More Musings on the National Park Service

I’ve been thinking more this weekend about the role of the National Park Service in light of the issues raised last Thursday in On Recreating History. As an aside, would thinking about the role of the National Park Service on a weekend make me a geek, or a nerd? It goes without saying that I must be one or the other, but is there a distinction, and if so, which one am I?
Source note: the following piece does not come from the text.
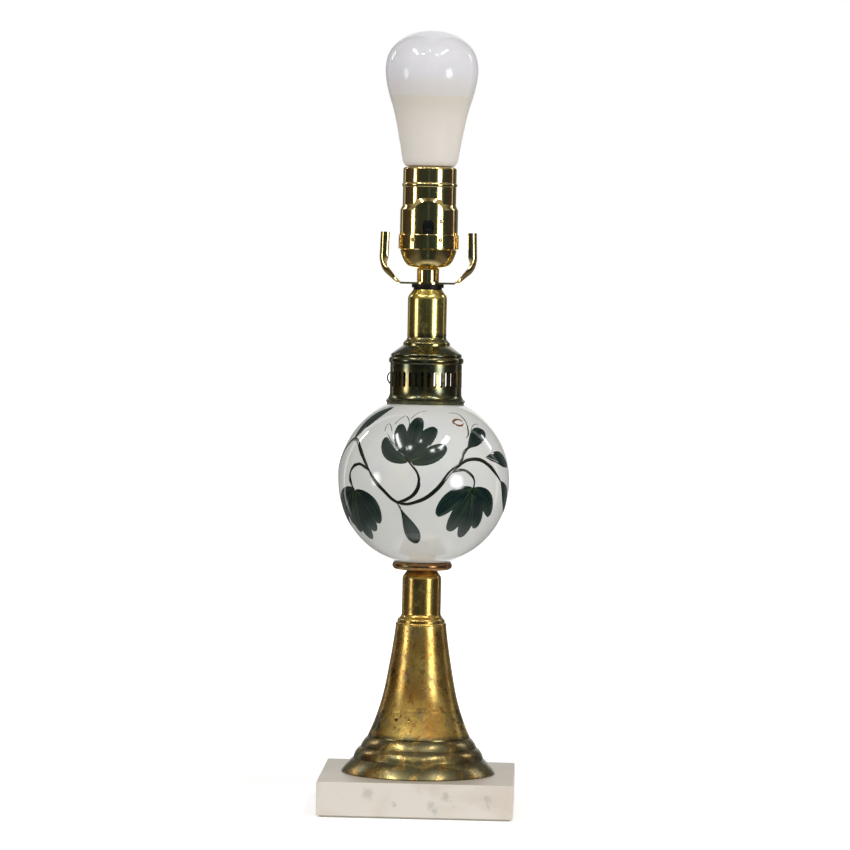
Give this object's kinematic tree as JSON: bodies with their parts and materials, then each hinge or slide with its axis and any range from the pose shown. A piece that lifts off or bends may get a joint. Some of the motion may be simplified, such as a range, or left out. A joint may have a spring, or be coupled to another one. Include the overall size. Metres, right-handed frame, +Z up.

To get to the point, however, the NPS is a federal agency, and like all federal (or even state) agencies, it has a diverse constituency, with lots of voices calling out for different things. So I don’t find it surprising that they may approach certain issues differently than I might because they need to appeal to a whole variety of interests. What I do think is interesting is that they appear to be changing course in at least some of their historic parks. Which leads me to do a little research to see what kinds of explicit policy statements or reports NPS has published in recent years that might shed some light on what the official thinking is. It’s a guarantee that no federal agency, least of all NPS, does anything on the spur of the moment. Spur of the decade might be a more appropriate phrase in this case. I’m not denigrating, just stating a fact that large organizations, be they public or private, just don’t turn on a dime and when they do turn at all, it’s usually preceded by lots of talking and writing. To those of us out here in the provinces, who don’t necessarily read all the preceding reports and white papers, the changes may appear random and sudden, but they’re not.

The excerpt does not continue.